Schroeder has been a speaker on trends in global entrepreneurship for many years such as the COE 2010 gathering of regional entrepreneurs and investors in Dubai, Endeavor's gathering of global entrepreneurs and the Abraaj Capital annual meeting. He has addressed the IMF and the World Government Summit in Dubai on these issues and recently gave a TED related talk in New York City. He is a member of the Board of Directors of the American University of Beirut, the American Council on Germany and the German Marshall Fund and the board of Advisors of the American University of Cairo School of Business, The American University School of International Service, Endeavor Global and The Global Entrepreneurship Network, and advises the Inter-American Development Bank on issues of technology and entrepreneurship. He is a member of the Council on Foreign Relations.

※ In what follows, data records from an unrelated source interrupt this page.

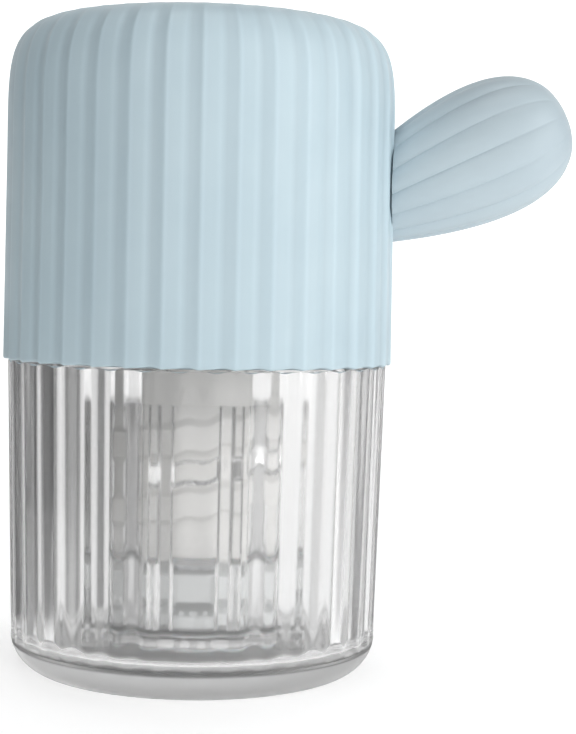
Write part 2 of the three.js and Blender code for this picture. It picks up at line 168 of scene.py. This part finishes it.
def cut_with(target, tool, operation):
    """Joins or cuts with another mesh for good, then drops the tool."""
    change = target.modifiers.new("cut", "BOOLEAN")
    change.operation = operation
    change.object = tool
    change.solver = "MANIFOLD"
    depsgraph = bpy.context.evaluated_depsgraph_get()
    mesh = bpy.data.meshes.new_from_object(target.evaluated_get(depsgraph))
    target.modifiers.clear()
    old, target.data = target.data, mesh
    mesh.name = target.name
    bpy.data.meshes.remove(old)
    bpy.data.meshes.remove(tool.data)


def rod(name, radius, start, stop, columns=48, edge=0.0):
    """A round bar between two points, its ends rounded over by edge."""
    start, stop = Vector(start), Vector(stop)
    length = (stop - start).length
    ends = [(radius - edge, 0), (radius, edge), (radius, length - edge), (radius - edge, length)]
    rings = revolve(ends if edge else [ends[1], ends[2]], columns)
    made = skin(name, rings)
    turn = Vector((0, 0, 1)).rotation_difference(stop - start).to_matrix().to_4x4()
    made.data.transform(Matrix.Translation(start * MM) @ turn)
    return made


def ring_points(radius, count, offset=0.0):
    for i in range(count):
        turn = TAU * i / count + math.radians(offset)
        yield radius * math.cos(turn), radius * math.sin(turn)


def thread_height(turn, height, heights, widths, phase):
    """0 to 1: how far a helical ridge stands at each angle and height."""
    shift = LEAD * (turn - phase) / TAU
    step = np.round((height - shift) / LEAD)
    centre = shift + step * LEAD
    away = np.abs(height - centre)
    root, crest = widths[0] / 2, widths[1] / 2
    rise = np.clip((root - away) / (root - crest), 0, 1)
    ends = np.clip(np.minimum(centre - heights[0], heights[1] - centre) / 0.35 + 0.5, 0, 1)
    return rise * ends


# Materials ----------------------------------------------------------------------------------
class Shader:
    """A node material with a Principled shader, built up by short calls."""

    def __init__(self, name, **sockets):
        self.material = bpy.data.materials.new(name)
        self.material.use_nodes = True
        self.tree = self.material.node_tree
        self.bsdf = self.tree.nodes["Principled BSDF"]
        for socket, value in sockets.items():
            self.bsdf.inputs[socket.replace("_", " ").capitalize()].default_value = value
        self.place = self.node("ShaderNodeTexCoord").outputs["Object"]

    def node(self, kind, **values):
        made = self.tree.nodes.new(kind)
        for key, value in values.items():
            setattr(made, key, value)
        return made

    def link(self, source, target):
        self.tree.links.new(source, target)

    def noise(self, scale, detail=3.0, stretch=(1, 1, 1), roughness=0.5):
        mapping = self.node("ShaderNodeMapping")
        mapping.inputs["Scale"].default_value = stretch
        self.link(self.place, mapping.inputs["Vector"])
        made = self.node("ShaderNodeTexNoise")
        made.inputs["Scale"].default_value = scale
        made.inputs["Detail"].default_value = detail
        made.inputs["Roughness"].default_value = roughness
        self.link(mapping.outputs["Vector"], made.inputs["Vector"])
        return made.outputs["Fac"]

    def ramp(self, source, low, high, start=0.3, stop=0.7):
        """Colour between low and high as source goes from start to stop."""
        made = self.node("ShaderNodeValToRGB")
        made.color_ramp.elements[0].position = start
        made.color_ramp.elements[1].position = stop
        made.color_ramp.elements[0].color = low
        made.color_ramp.elements[1].color = high
        self.link(source, made.inputs["Fac"])
        return made.outputs["Color"]

    def span(self, source, low, high, start=0.3, stop=0.7):
        """A number between low and high as source goes from start to stop."""
        made = self.node("ShaderNodeMapRange")
        made.inputs["From Min"].default_value = start
        made.inputs["From Max"].default_value = stop
        made.inputs["To Min"].default_value = low
        made.inputs["To Max"].default_value = high
        self.link(source, made.inputs["Value"])
        return made.outputs["Result"]

    def colour(self, source, low, high):
        self.link(self.ramp(source, low, high), self.bsdf.inputs["Base Color"])

    def roughness(self, source, low, high):
        self.link(self.span(source, low, high), self.bsdf.inputs["Roughness"])

    def bump(self, source, distance, strength=1.0):
        made = self.node("ShaderNodeBump")
        made.inputs["Distance"].default_value = distance * MM
        made.inputs["Strength"].default_value = strength
        self.link(source, made.inputs["Height"])
        self.link(made.outputs["Normal"], self.bsdf.inputs["Normal"])

    def above(self, height):
        """0 below a height in mm, 1 above it."""
        split = self.node("ShaderNodeSeparateXYZ")
        self.link(self.place, split.inputs["Vector"])
        made = self.node("ShaderNodeMapRange")
        made.inputs["From Min"].default_value = (height - 0.15) * MM
        made.inputs["From Max"].default_value = (height + 0.15) * MM
        self.link(split.outputs["Z"], made.inputs["Value"])
        return made.outputs["Result"]

    def blend(self, share, low, high):
        """From the colour low to the colour socket high as share goes from 0 to 1."""
        made = self.node("ShaderNodeMix", data_type="RGBA")
        self.link(share, made.inputs[0])
        made.inputs[6].default_value = low
        self.link(high, made.inputs[7])
        return made.outputs[2]

    def math(self, operation, *values):
        """The result of a math node on sockets and numbers."""
        made = self.node("ShaderNodeMath", operation=operation)
        for socket, value in zip(made.inputs, values):
            if isinstance(value, bpy.types.NodeSocket):
                self.link(value, socket)
            else:
                socket.default_value = value
        return made.outputs["Value"]

    def shade(self, colour, share, tint):
        """The colour, multiplied by the grey tint as far as share goes from 0 to 1."""
        made = self.node("ShaderNodeMix", data_type="RGBA", blend_type="MULTIPLY")
        self.link(share, made.inputs[0])
        self.link(colour, made.inputs[6])
        made.inputs[7].default_value = (tint, tint, tint, 1)
        return made.outputs[2]

    def painted_flute_light_shares(self):
        """How near each point is to the cap's ridges and to its flutes' deepest lines, 0 to 1, both
        fading out where the flutes run out under the dome's flat top. They mask the painted highlight
        on the ridges and the painted shade in the hollows."""
        split = self.node("ShaderNodeSeparateXYZ")
        self.link(self.place, split.inputs["Vector"])
        turn = self.math("ARCTAN2", split.outputs["Y"], split.outputs["X"])
        across = self.math("FRACT", self.math("MULTIPLY", turn, FLUTES / TAU))
        fade = self.span(split.outputs["Z"], 1, 0, (CAP_TOP_Z - CAP_FLUTE_FADE_H) * MM, CAP_TOP_Z * MM)
        from_middle = self.math("ABSOLUTE", self.math("SUBTRACT", across, 0.5))
        from_deepest = self.math("ABSOLUTE", self.math("SUBTRACT", across, FLUTE_DEEPEST))
        ridge = self.span(from_middle, 0, 1, 0.36, 0.5)
        hollow = self.span(from_deepest, 1, 0, 0, 0.18)
        return self.math("MULTIPLY", ridge, fade), self.math("MULTIPLY", hollow, fade)

    def lets_lamps_through(self, tint):
        """Clear plastic whose shadow is a pale tint, as thin moulded plastic gives."""
        output = self.tree.nodes["Material Output"]
        clear = self.node("ShaderNodeBsdfTransparent")
        clear.inputs["Color"].default_value = tint
        path = self.node("ShaderNodeLightPath")
        mix = self.node("ShaderNodeMixShader")
        self.link(path.outputs["Is Shadow Ray"], mix.inputs["Fac"])
        self.link(self.bsdf.outputs["BSDF"], mix.inputs[1])
        self.link(clear.outputs["BSDF"], mix.inputs[2])
        self.link(mix.outputs["Shader"], output.inputs["Surface"])


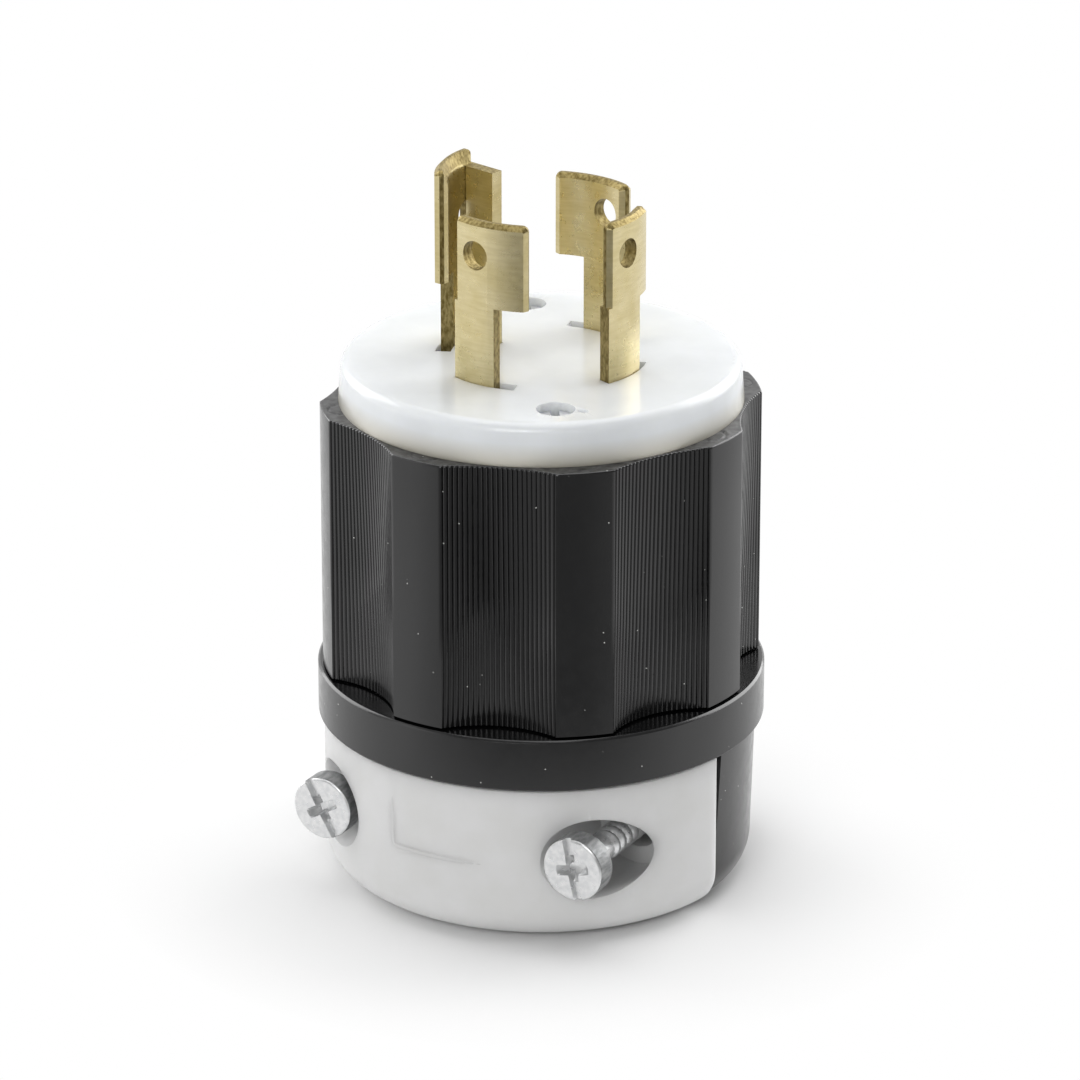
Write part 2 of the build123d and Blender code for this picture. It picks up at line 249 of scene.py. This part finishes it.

He has written and spoken extensively on trends in media, the internet and global environment for The Washington Post, Newsweek, Wall Street Journal, AllThingsD, Fortune Magazine, C-SPAN and TechCrunch. He has appeared on Charlie Rose and Fareed Zakaria's 360 to talk about the Middle East and global startups. He is the author of Startup Rising: The Entrepreneurial Revolution Remaking the Middle East, released in August 2013.

===Public policy, politics, and business===
Schroeder served in leading management roles in President George Bush’s 1988 and 1992 election campaigns, and worked on Secretary of State James A. Baker's staff with then Under Secretary (and recent President of the World Bank) Robert Zoellick. He has supported and advised other centrist political candidates in policy and internet and global entrepreneurship related issues.

He has served in the advisory gathering for the Small Business Administration's efforts to support entrepreneurship leading to Startup America, and the Brookings entrepreneurship committee for their annual gathering on US Islam relations. In 2016, he co-led an initiative of the Atlantic Council, under former Secretary of State Madeleine Albright and National Security Advisor Steve Hadley, The Middle East Strategic Task Force's efforts on Economic Recovery and Revitalization.

He is an active member of the Young Presidents Organization and involved in an offshoot group building connections between the US and Middle East CEOs and entrepreneurs.

==Personal life==
Schroeder is married to Alexandra Coburn, whom he met at Harvard. They have three children.

Schroeder has been a judge for the Mitchell Scholarship, The French-American Foundation's Young Leaders program and The American Council on Germany Hunt Fellowship.

He advises the National Gallery of Art on Internet issues and communications and has been involved with the Arena Stage, National Cathedral School, and Harvard.